Simply put, their lawyer Rosanne Kyle says, “Gitxaala were given the opportunity to speak, but were not heard.”

She has also commented, “Gitxaala Nation has aboriginal rights including title in the area where these tankers are proposed to go through. So they have expressed from day one, serious concerns about not just the risk of an oil spill, which frankly could be catastrophic. Gitxaala means people of the salt water. They are very concerned about an oil spill, (because they) rely on marine resources — a large part of their diet is from the sea.”

In another Globe and Mail article, Dayna Nadine Scott, an Associate Professor at Osgoode Hall Law School, notes the arguments raised by the three Nations in the applications to the Federal Court for judicial review of the federal panel report recommending approval.

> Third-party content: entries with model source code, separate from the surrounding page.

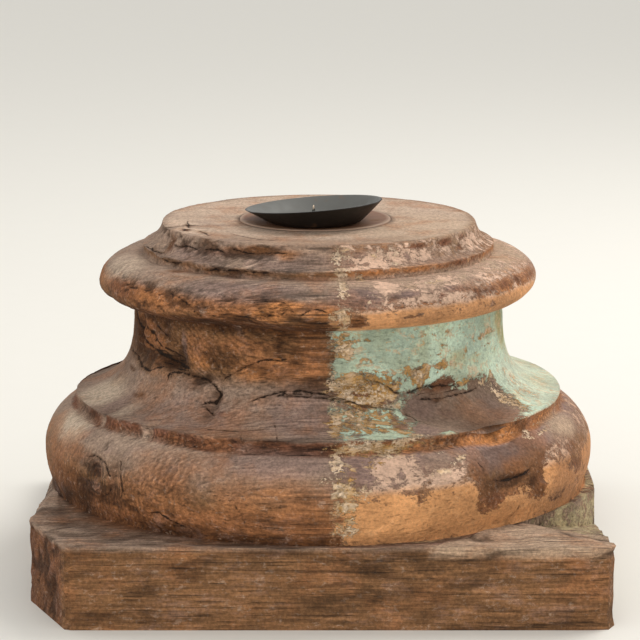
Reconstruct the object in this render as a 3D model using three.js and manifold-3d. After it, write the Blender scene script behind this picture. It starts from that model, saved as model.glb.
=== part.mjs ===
// A column base carved from one block of hardwood, now the stand of a candle dish.
// Millimetres, Z up. The origin is the middle of the underside, -Y is the front, +X the right.
// An azimuth is an angle in degrees from the front towards the right.
import * as THREE from 'three';
import { mergeVertices } from 'three/addons/utils/BufferGeometryUtils.js';
import Module from 'manifold-3d';

// Plinth, the square slab below
const PLINTH_WIDTH = 439;
const PLINTH_HEIGHT = 64;
const PLINTH_CORNER = 7;

// Turned members above the plinth, from the bottom up
const LOWER_TORUS_RADIUS = 220.2;
const LOWER_TORUS_HEIGHT = 66.4;
const LOWER_FILLET_RADIUS = 194.2;
const LOWER_FILLET_HEIGHT = 6.4;
const NECK_RADIUS = 147.2;
const SCOTIA_HEIGHT = 74;
const UPPER_TORUS_RADIUS = 174.6;
const UPPER_TORUS_HEIGHT = 36;
const UPPER_FILLET_RADIUS = 139.5;
const UPPER_FILLET_HEIGHT = 7.4;
const CAVETTO_HEIGHT = 16.7;
const TOP_RADIUS = 125;
const RIM_MARGIN = 20;

// Round wooden disc let into the top face
const DISC_RADIUS = 60;
const DISC_THICKNESS = 14;
const DISC_PROUD = 1;
const DISC_EDGE = 1.2;
const DISC_OFFSET = -2.4;
const FIT_CLEARANCE = 0.3;

// Iron candle dish, whose rim stands higher at the right and the front
const DISH_RADIUS = 54.2;
const DISH_FOOT_RADIUS = 36;
const DISH_HEIGHT = 13.9;
const DISH_WALL = 1.6;
const DISH_RISE_RIGHT = 4.5;
const DISH_RISE_FRONT = 2.7;
const DISH_OFFSET_RIGHT = -1.2;
const DISH_OFFSET_FRONT = 20;

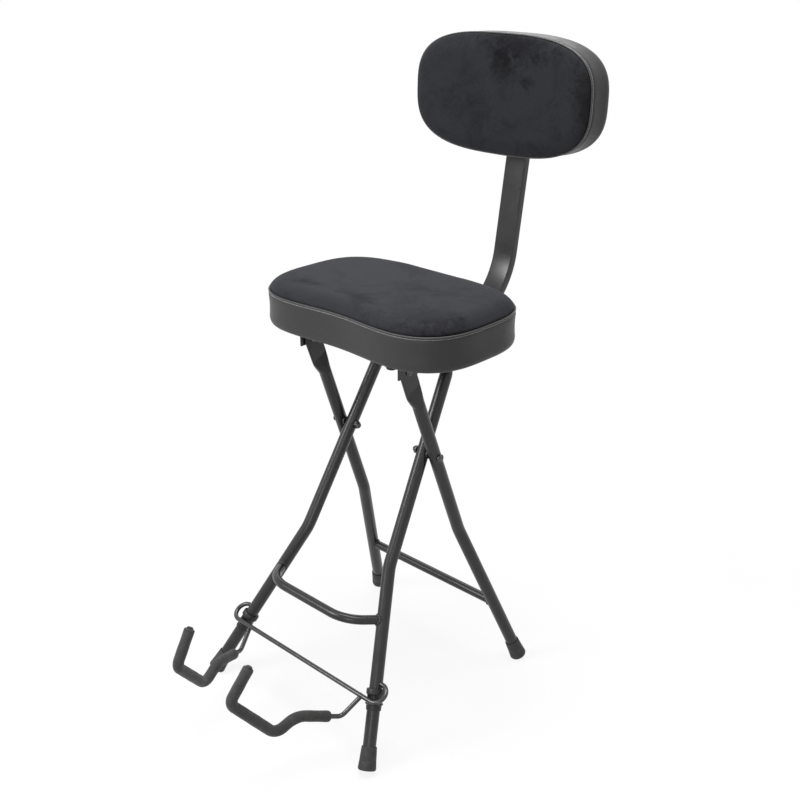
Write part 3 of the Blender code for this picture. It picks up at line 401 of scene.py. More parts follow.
def bent_path(corners, bends, step=0.004):
    """Straight runs joined by arcs, as evenly spaced points. bends holds one radius for each inner corner."""
    corners = np.asarray(corners, float)
    share = np.linspace(0, 1, ARC_POINTS)[:, None]
    runs = [corners[:1]]
    for before, corner, after, bend in zip(corners, corners[1:], corners[2:], bends):
        back, ahead = unit(before - corner), unit(after - corner)
        half = math.acos(float(np.clip(back @ ahead, -1, 1))) / 2
        centre = corner + unit(back + ahead) * bend / math.sin(half)
        first = corner + back * bend / math.tan(half) - centre
        last = corner + ahead * bend / math.tan(half) - centre
        turn = math.pi - 2 * half
        arc = first * np.sin((1 - share) * turn) + last * np.sin(share * turn)
        runs.append(centre + arc / math.sin(turn))
    runs.append(corners[-1:])
    path = np.vstack(runs)
    return even_points(path, max(3, int(reach_along(path)[-1] / step)))


def directions(path, closed=False):
    """Unit tangents of a path, from the difference of each point's neighbours."""
    if closed:
        return unit(np.roll(path, -1, axis=0) - np.roll(path, 1, axis=0))
    return unit(np.gradient(path, axis=0))


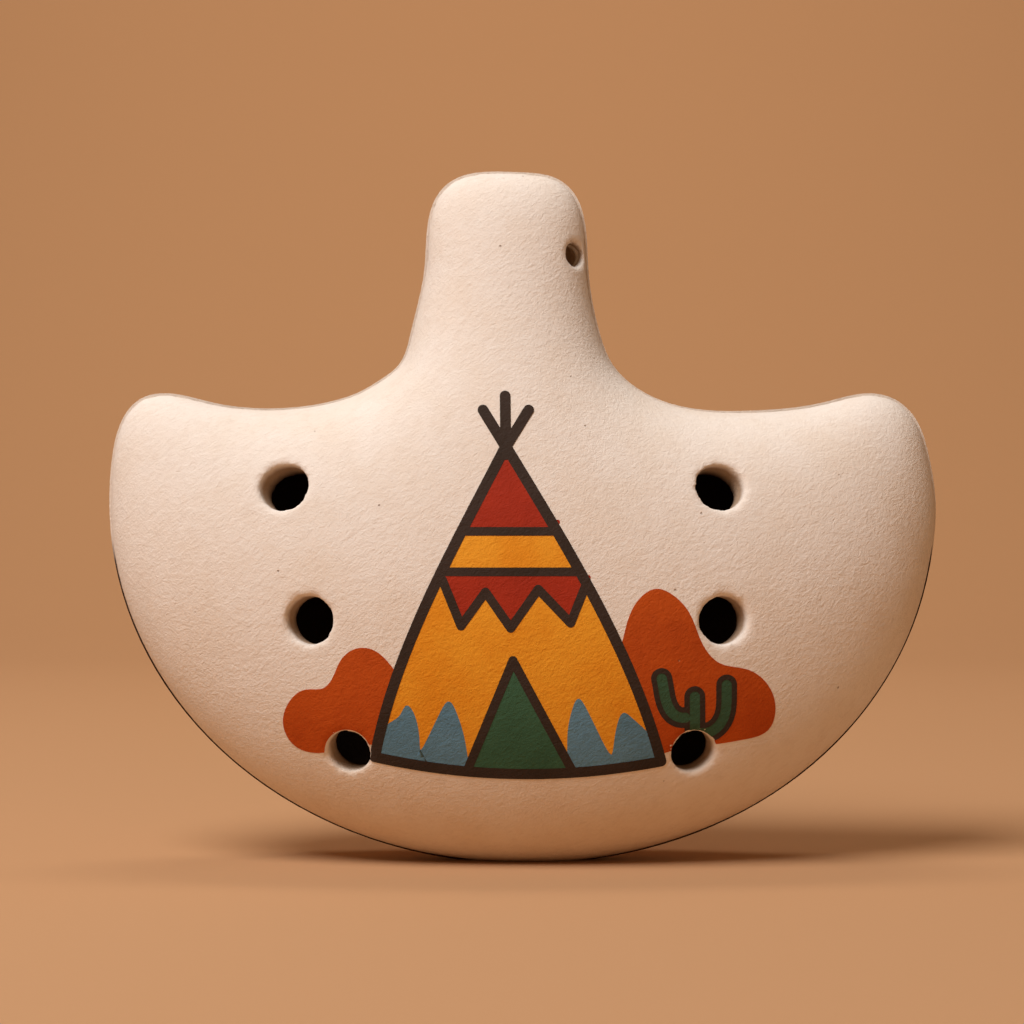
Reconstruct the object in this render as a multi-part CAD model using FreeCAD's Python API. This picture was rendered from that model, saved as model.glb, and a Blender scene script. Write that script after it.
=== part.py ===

  1. “They allege that the panel failed to properly assess the evidence before it according to established legal standards. The panel selectively ignored upstream environmental impacts, though it appears to have relied heavily on upstream economic benefits. The panel also accepted data relied on by the project proponent, despite questions about its scientific integrity raised by the applicants in the hearings. According to the applicants, these failures led the panel to underestimate the significance of potential environmental effects associated with the proposed pipeline – the very point of the environmental review process.”


  2. “The applicants point to the inadequacy of the consultation process. An important purpose of the environmental assessment was to allow members of affected communities and First Nations to convey their views, and these groups say they were not heard. With respect to First Nations, the government has a constitutionally-mandated duty to meaningfully consult with affected communities, and to accommodate their concerns. While all three First Nations groups allege that their views were not taken into consideration, one group was also prevented from participating fully in the hearing due to financial constraints. As a result, the panel appears to have ignored the possible effects on constitutionally guaranteed aboriginal rights, traditional activities, and culture.”


  3. “The panel’s most serious failure, however, was to make its conclusions without providing reasons. An environmental review, like any government decision-making process, needs to be transparent and accountable. Here, the panel has not explained why it found there would be ‘no adverse effects’ on aboriginal culture or the environment. It did not explain why warnings about the dangers to woodland caribou and marine bird populations were ignored, and it did not demonstrate the basis on which it determined that a large spill from the pipeline is ‘unlikely’.”

The United Nations has also commented on the federal government’s failures with respect of the duty to consult.

In a Toronto Star column, Gillian Steward, a former managing editor of the Calgary Herald, notes the May 2014 report The situation of indigenous peoples in Canada by the UN special rapporteur on the rights of Indigenous peoples James Anaya. She writes, “After holding consultations across Canada, Anaya reported that the federal government told him that the constitutional duty to consult and accommodate First Nations in connection with resource development can be met through existing processes such as environment assessments. But Anaya concluded that processes such as environmental assessments and National Energy Board hearings are not designed to address aboriginal and treaty rights.”

Anaya has commented, “There appears to be a lack of a consistent framework or policy for the implementation of this duty to consult, which is contributing to an atmosphere of contentiousness and mistrust that is conducive neither to beneficial economic development nor social peace.”

Robert Janes, a lawyer for the Gitxaala Nation, has also noted that the changes made by the Harper government in 2012 to the environmental review process has further complicated matters and added to procedural uncertainty.

The Council of Canadians supports the Gitxaala Nation and other nations pursuing legal challenges against the Northern Gateway pipeline.